Preconceito ou extremismo...


Viver muito tem mais desvantagens do que benesses. Uma afirmação que contraria a opinião feita de que a idade acarreta mais sabedoria, produz mais-valias, desenvolve mais tolerância, cria mais resistência ao desespero e aumenta a capacidade de adaptação à realidade da existência. Pois, até pode ser isso e tudo mais, mas chateia, ou melhor leva ao cansaço. Ao olhar para certas pessoas sou obrigado a beber bílis destilada em alambiques ordinários. Ao ouvi-las não consigo evitar punhaladas dolorosas em tímpanos perfurados pelo gritar contínuo de vozeiros inconsistentes. Mesmo assim, consigo, quando observo os seus andares, divertir-me com a elegância de alguns e a boçalidade de outros e a preocupar-me com a instabilidade e limitações de outros que, num esforço sobre humano, se ultrapassam a si próprios. Que diferença, a facilidade com que o alarve, de mãos nos bolsos, transporta o buldózer de uma pança arqueada, a toque de um assobio, e o pobre do velho, trôpego de pernas mas louçã de espírito, a querer galgar os poucos metros que o separam do seu destino, e sem assobiar. Dou-me por contido e, ao mesmo tempo, assaltado por preconceitos pré senis. Olho para a televisão e acidifico-me com os comentários e as frases feitas de ideologias meio pueris, meio demenciadas, nem sei se mesmo meio diabólicas, a quererem acabar comigo, relembrando que a minha tolerância começou a sofrer de um relativismo meteórico, prenúncio de nem sei o quê. Bem tento refrear os meus impulsos, mas qual quê, expludo em poucos segundos, antecipando as afirmações mais do que esperadas, cheias de preconceitos, tantas como as minhas, com toda a certeza, logo, devemos estar bem uns para os outros.
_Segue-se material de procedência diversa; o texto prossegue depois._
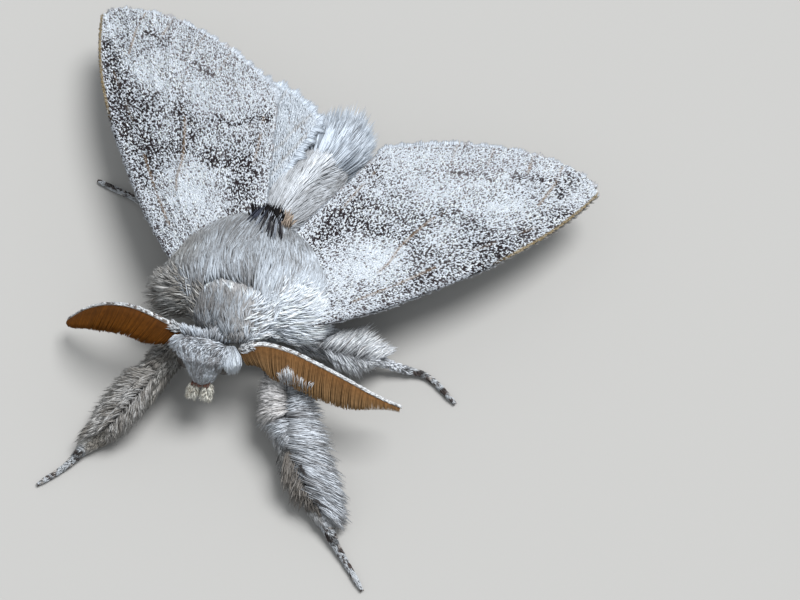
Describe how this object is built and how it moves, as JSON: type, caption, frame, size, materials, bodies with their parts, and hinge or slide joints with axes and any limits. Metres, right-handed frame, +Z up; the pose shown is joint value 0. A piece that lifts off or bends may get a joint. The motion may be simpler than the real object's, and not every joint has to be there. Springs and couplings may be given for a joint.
{
  "type": "pale tussock moth",
  "caption": "Furry pale tussock moth, male, standing with grey-white speckled wings half spread, orange-brown comb-like feelers and long-haired legs stretched forward.",
  "frame": {"origin": "on the floor under the middle of the moth's box", "axes": "+Z up, head towards -Y, the moth's own left side towards +X"},
  "size_m": [0.0368, 0.0332, 0.008],
  "materials": {
    "thorax_coat": "long soft grey-white hair with darker streaks",
    "abdomen_coat": "silky pale grey hair lying back",
    "tail_tuft": "loose white locks",
    "head_coat": "short dense white and grey tufts",
    "eye": "glossy black with fine facets",
    "palp": "cream hair",
    "antenna": "orange-brown comb teeth on a white-scaled stem",
    "forewing": "white scales peppered with dark brown ones",
    "hindwing": "plain whitish scales with a soft fringe",
    "leg_coat": "long grey hair, tarsi banded white and dark brown"
  },
  "bodies": {
    "root": {"thorax": "thorax_coat", "collar": "thorax_coat", "abdomen": "abdomen_coat", "tail_tuft": "tail_tuft", "head": "head_coat", "eye_left": "eye", "eye_right": "eye", "palp_left": "palp", "palp_right": "palp", "antenna_left": "antenna", "antenna_right": "antenna", "forewing_left": "forewing", "forewing_right": "forewing", "hindwing_left": "hindwing", "hindwing_right": "hindwing", "foreleg_left": "leg_coat", "foreleg_right": "leg_coat", "midleg_left": "leg_coat", "midleg_right": "leg_coat", "hindleg_left": "leg_coat", "hindleg_right": "leg_coat"}
  },
  "joints": []
}
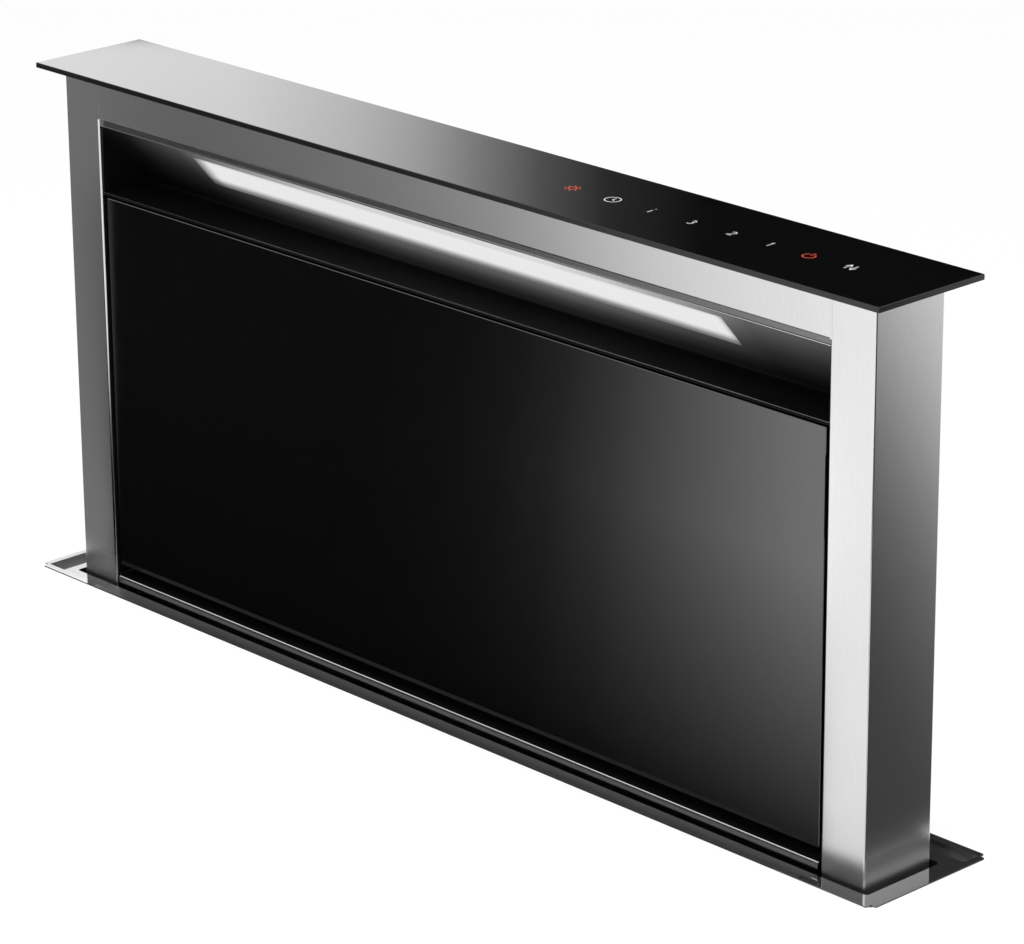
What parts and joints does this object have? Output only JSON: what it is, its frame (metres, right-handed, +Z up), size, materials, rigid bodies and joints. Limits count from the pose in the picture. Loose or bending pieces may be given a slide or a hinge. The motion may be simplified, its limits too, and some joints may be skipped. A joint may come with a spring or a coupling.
{
  "type": "downdraft vent",
  "caption": "Downdraft vent that rises out of a worktop: glass-topped tower with a light recess and a tilting glass front, lifted by twin screws, with a blower below.",
  "frame": {"origin": "worktop level, in the middle of the cut-out, which is under the middle of the lid", "axes": "+Z up, -Y towards the person who cooks, +X to that person's right"},
  "size_m": [0.905, 0.2634, 1.033],
  "materials": {
    "black_glass": "black-backed toughened glass",
    "pad_foam": "closed-cell foam",
    "brushed_steel": "satin, fine vertical grain",
    "tray_steel": "bright polished",
    "black_steel": "satin black",
    "diffuser": "opal",
    "filter_mesh": "expanded mesh",
    "black_plastic": "fine grain",
    "galvanised": "galvanised sheet",
    "machined_steel": "bright turned steel",
    "nut_brass": "turned",
    "pulley_metal": "turned",
    "belt_rubber": "moulded",
    "motor_black": "black enamel",
    "board_green": "solder mask",
    "driver_white": "moulded case",
    "magnet": "nickel-plated"
  },
  "bodies": {
    "housing": {"worktop_tray": "tray_steel", "housing_front": "galvanised", "housing_back": "galvanised", "housing_left_end": "galvanised", "housing_right_end": "galvanised", "housing_base": "galvanised", "clamp_brackets": "galvanised", "clamp_screws": "machined_steel", "left_guide_rail": "machined_steel", "right_guide_rail": "machined_steel", "screw_bearings": "machined_steel", "lift_motor": "motor_black", "drive_belt": "belt_rubber", "belt_cover": "galvanised", "limit_switches": "black_plastic", "scroll_wrap": "galvanised", "scroll_back_plate": "galvanised", "scroll_front_plate": "galvanised", "inlet_ring": "galvanised", "blower_motor": "motor_black", "outlet_adapter": "galvanised", "duct_collar": "galvanised", "control_box": "galvanised", "control_box_cover": "galvanised", "control_board": "board_green", "cable_gland": "black_plastic", "support_feet": "machined_steel"},
    "tower": {"lid_glass": "black_glass", "lid_pad": "pad_foam", "lid_frame": "galvanised", "touch_board": "board_green", "left_column": "brushed_steel", "right_column": "brushed_steel", "header_panel": "brushed_steel", "back_panel": "brushed_steel", "light_housing": "black_steel", "led_channel": "pulley_metal", "light_diffuser": "diffuser", "led_driver": "driver_white", "filter_frame": "black_steel", "grease_filter_left": "filter_mesh", "grease_filter_right": "filter_mesh", "bottom_rail": "brushed_steel", "carriage": "galvanised", "guide_shoes": "black_plastic", "lift_nuts": "nut_brass", "hinge_pins": "machined_steel", "panel_catches": "magnet"},
    "front_panel": {"front_glass": "black_glass", "glass_carrier": "black_steel"},
    "left_screw": {"left_lift_screw": "machined_steel", "left_screw_pulley": "pulley_metal"},
    "right_screw": {"right_lift_screw": "machined_steel", "right_screw_pulley": "pulley_metal"},
    "motor_shaft": {"motor_pulley": "pulley_metal"},
    "wheel": {"blower_wheel": "galvanised"},
    "front_flap": {"damper_flap_front": "galvanised"},
    "back_flap": {"damper_flap_back": "galvanised"},
    "left_latch": {"filter_latch_left": "black_plastic"},
    "right_latch": {"filter_latch_right": "black_plastic"}
  },
  "joints": [
    {"name": "tower_lift", "type": "slide", "parent": "housing", "child": "tower", "axis": [0, 0, 1], "range_m": [-0.4185, 0]},
    {"name": "left_screw_spin", "type": "hinge", "parent": "housing", "child": "left_screw", "pos_m": [-0.404, -0.0024, -0.3], "axis": [0, 0, 1], "range_deg": [-20, 7560]},
    {"name": "right_screw_spin", "type": "hinge", "parent": "housing", "child": "right_screw", "pos_m": [0.404, -0.0024, -0.3], "axis": [0, 0, 1], "range_deg": [-20, 7560]},
    {"name": "motor_shaft_spin", "type": "hinge", "parent": "housing", "child": "motor_shaft", "pos_m": [0.2, -0.0791, -0.55], "axis": [0, 0, 1], "range_deg": [-30, 11340]},
    {"name": "panel_tilt", "type": "hinge", "parent": "tower", "child": "front_panel", "pos_m": [0, -0.0251, 0.0205], "axis": [1, 0, 0], "range_deg": [0, 75]},
    {"name": "left_latch_press", "type": "slide", "parent": "tower", "child": "left_latch", "axis": [0, 0, -1], "range_m": [0, 0.006], "stiffness_N_per_m": 300, "springref_m": -0.002},
    {"name": "right_latch_press", "type": "slide", "parent": "tower", "child": "right_latch", "axis": [0, 0, -1], "range_m": [0, 0.006], "stiffness_N_per_m": 300, "springref_m": -0.002},
    {"name": "wheel_spin", "type": "hinge", "parent": "housing", "child": "wheel", "pos_m": [-0.15, -0.1, -0.25], "axis": [0, -1, 0], "continuous": true},
    {"name": "front_flap_swing", "type": "hinge", "parent": "housing", "child": "front_flap", "pos_m": [-0.353, -0.1256, -0.35979], "axis": [0, 0, -1], "range_deg": [0, 80], "stiffness_Nm_per_rad": 0.01, "springref_deg": -11.46},
    {"name": "back_flap_swing", "type": "hinge", "parent": "housing", "child": "back_flap", "pos_m": [-0.353, -0.1196, -0.35979], "axis": [0, 0, 1], "range_deg": [0, 80], "stiffness_Nm_per_rad": 0.01, "springref_deg": -11.46}
  ],
  "couplings": [
    {"joint": "left_screw_spin", "follows": "tower_lift", "rad_per_m": -314.16},
    {"joint": "right_screw_spin", "follows": "tower_lift", "rad_per_m": -314.16},
    {"joint": "motor_shaft_spin", "follows": "tower_lift", "rad_per_m": -471.24}
  ]
}
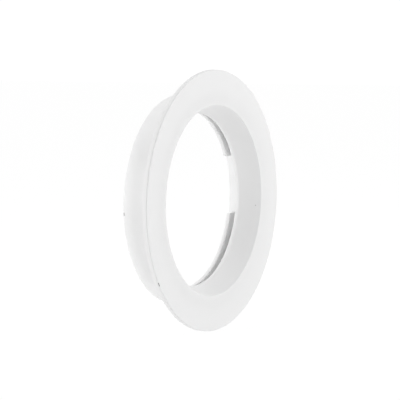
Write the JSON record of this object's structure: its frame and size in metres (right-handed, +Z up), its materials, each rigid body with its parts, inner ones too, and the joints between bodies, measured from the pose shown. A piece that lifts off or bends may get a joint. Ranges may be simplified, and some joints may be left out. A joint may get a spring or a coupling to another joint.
{
  "type": "toilet flange",
  "caption": "White plastic flange ring with a tapered throat and a thin rear collar holding inward twist-lock lugs, to seat a toilet outlet over a waste opening.",
  "frame": {"origin": "on the ring's axis, at the plane of the flange's back face, where the collar starts", "axes": "+Y along the ring's axis from the flange to the collar's rear edge, front face towards -Y, +Z up"},
  "size_m": [0.1524, 0.0247, 0.1524],
  "materials": {
    "face_plastic": "satin moulded white",
    "collar_plastic": "satin moulded white"
  },
  "bodies": {
    "root": {"face_ring": "face_plastic", "lock_collar": "collar_plastic"}
  },
  "joints": []
}
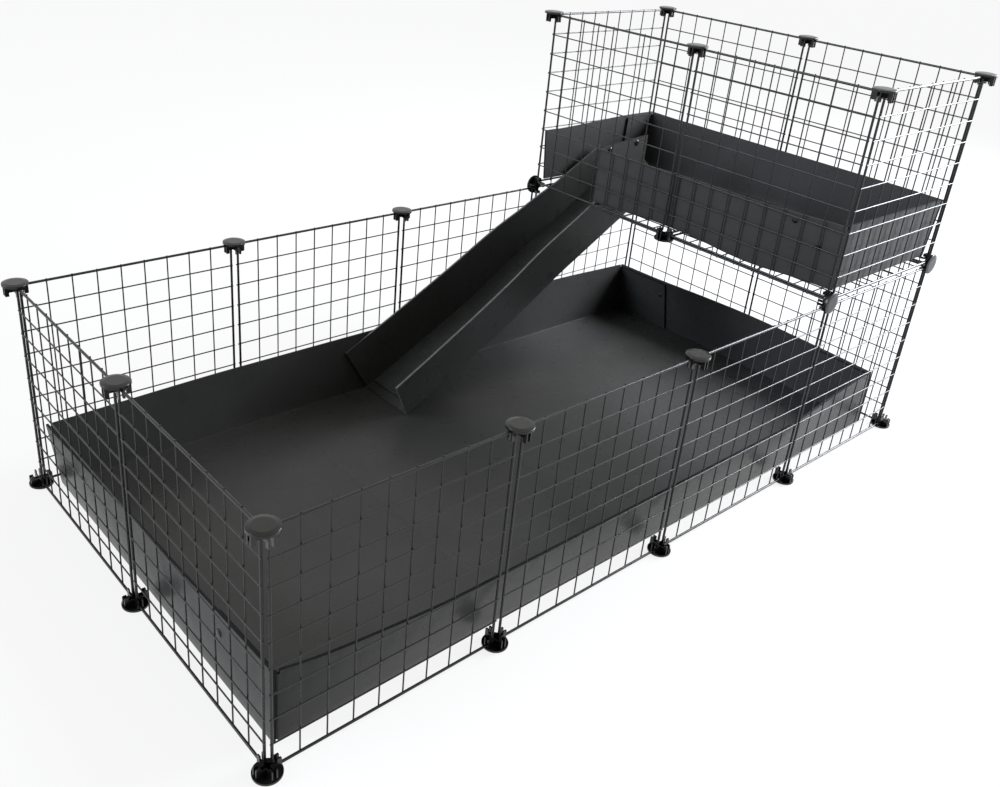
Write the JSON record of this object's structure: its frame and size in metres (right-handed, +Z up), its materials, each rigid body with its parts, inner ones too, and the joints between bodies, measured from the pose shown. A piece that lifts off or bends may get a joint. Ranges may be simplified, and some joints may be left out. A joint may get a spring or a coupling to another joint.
{
  "type": "modular pet cage",
  "caption": "Long open-topped wire cage of square panels clipped together at round joints, with folded sheet trays and a ramp up to a raised loft.",
  "frame": {"origin": "on the floor, in the middle of the cage's footprint", "axes": "+X along the length towards the loft's end, +Y from the front to the back beside which the ramp runs, +Z up"},
  "size_m": [1.4728, 0.7554, 0.7181],
  "materials": {
    "wire": "black powder coat, satin",
    "joint": "gloss black moulded plastic",
    "sheet": "black corrugated plastic with a soft sheen",
    "mat": "mottled dark grip mat with fine cross ribs",
    "rivet": "black moulded plastic"
  },
  "bodies": {
    "cage": {"front_panel_1": "wire", "front_panel_2": "wire", "front_panel_3": "wire", "front_panel_4": "wire", "back_panel_1": "wire", "back_panel_2": "wire", "back_panel_3": "wire", "back_panel_4": "wire", "left_panel_1": "wire", "right_panel_1": "wire", "loft_inner_panel_1": "wire", "loft_right_panel_1": "wire", "loft_floor_panel_1": "wire", "left_panel_2": "wire", "right_panel_2": "wire", "loft_inner_panel_2": "wire", "loft_right_panel_2": "wire", "loft_floor_panel_2": "wire", "loft_front_panel": "wire", "loft_back_panel": "wire", "foot_front_1": "joint", "foot_front_2": "joint", "foot_front_3": "joint", "foot_front_4": "joint", "foot_front_5": "joint", "foot_back_1": "joint", "foot_back_2": "joint", "foot_back_3": "joint", "foot_back_4": "joint", "foot_back_5": "joint", "foot_left": "joint", "foot_right": "joint", "rim_front_1": "joint", "rim_front_2": "joint", "rim_front_3": "joint", "rim_back_1": "joint", "rim_back_2": "joint", "rim_back_3": "joint", "rim_left": "joint", "loft_joint_front_inner": "joint", "loft_joint_middle_inner": "joint", "loft_joint_back_inner": "joint", "loft_cap_front_inner": "joint", "loft_cap_middle_inner": "joint", "loft_cap_back_inner": "joint", "loft_joint_front_right": "joint", "loft_joint_middle_right": "joint", "loft_joint_back_right": "joint", "loft_cap_front_right": "joint", "loft_cap_middle_right": "joint", "loft_cap_back_right": "joint", "base_tray": "sheet", "base_tray_rivets": "rivet"},
    "loft_tray": {"loft_tray": "sheet", "loft_tray_rivets": "rivet"},
    "ramp": {"ramp": "sheet", "ramp_mat": "mat"}
  },
  "joints": [
    {"name": "loft_tray_lift", "type": "slide", "parent": "cage", "child": "loft_tray", "axis": [0, 0, 1], "range_m": [0, 0.2]},
    {"name": "ramp_slide", "type": "slide", "parent": "cage", "child": "ramp", "axis": [0.8739, 0, 0.4861], "range_m": [0, 0.12]}
  ]
}
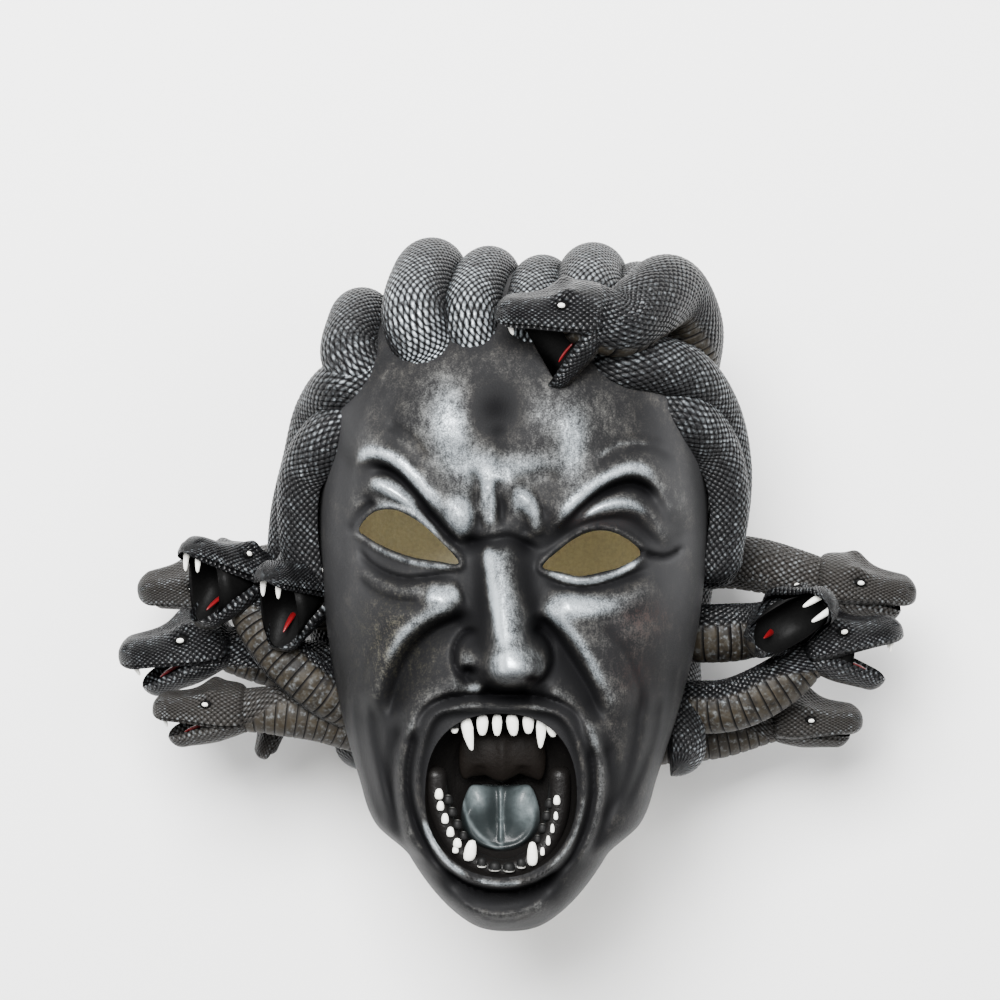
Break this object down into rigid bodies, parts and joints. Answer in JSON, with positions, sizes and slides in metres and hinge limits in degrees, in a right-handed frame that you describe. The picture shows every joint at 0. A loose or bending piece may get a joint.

Tenho a perceção de que este tipo de reação deve estar em crescendo por esse país. Não pode ser outra coisa, há uma atmosfera de pré tempestade, ar pesado, céu escuro e nuvens negras de raiva, que não prenunciam nada de bom, como querendo desenhar equipas inimigas de um jogo perigoso que se adivinha poder chegar a qualquer momento e que quando aparecer sei que muitos não terão qualquer dificuldade em tomar partido. Não serei sou só eu, infelizmente.
Tremo ao sentir esta sensação. Prefiro olhar para o alarve de cara rosada, assobio nos lábios, pança proeminente, passeando a sua boçalidade de sucesso e divertir-me com o quadro, e ainda conseguir incomodar-me com os "petits pas" titubeantes do velho, magro, sem placa e sem assobio nos lábios mas com um espírito brilhante e, com toda a certeza, muito menos preconceituoso do que eu. Fico mais tranquilo, ou finjo que fico.

Comentários

  1. Muitos tomarão partido. Quase todos, imagino.
    Uma tendência "natural", ditada por um torpe sentido de defesa e protecção a que impele o homem gregário, para junto dos que lhe parecem mais fortes, com o propósito de obter protecção.
    Esquece-se porém que será vítima daqueles que parecerão protegê-lo, pois esses, são tão fracos quanto ele, ou não aceitariam que se lhes juntassem.
    Um ninho de pulgas, no pêlo de um cão, Sr. Professor. Excepto para os que conseguem ver para além da multidão.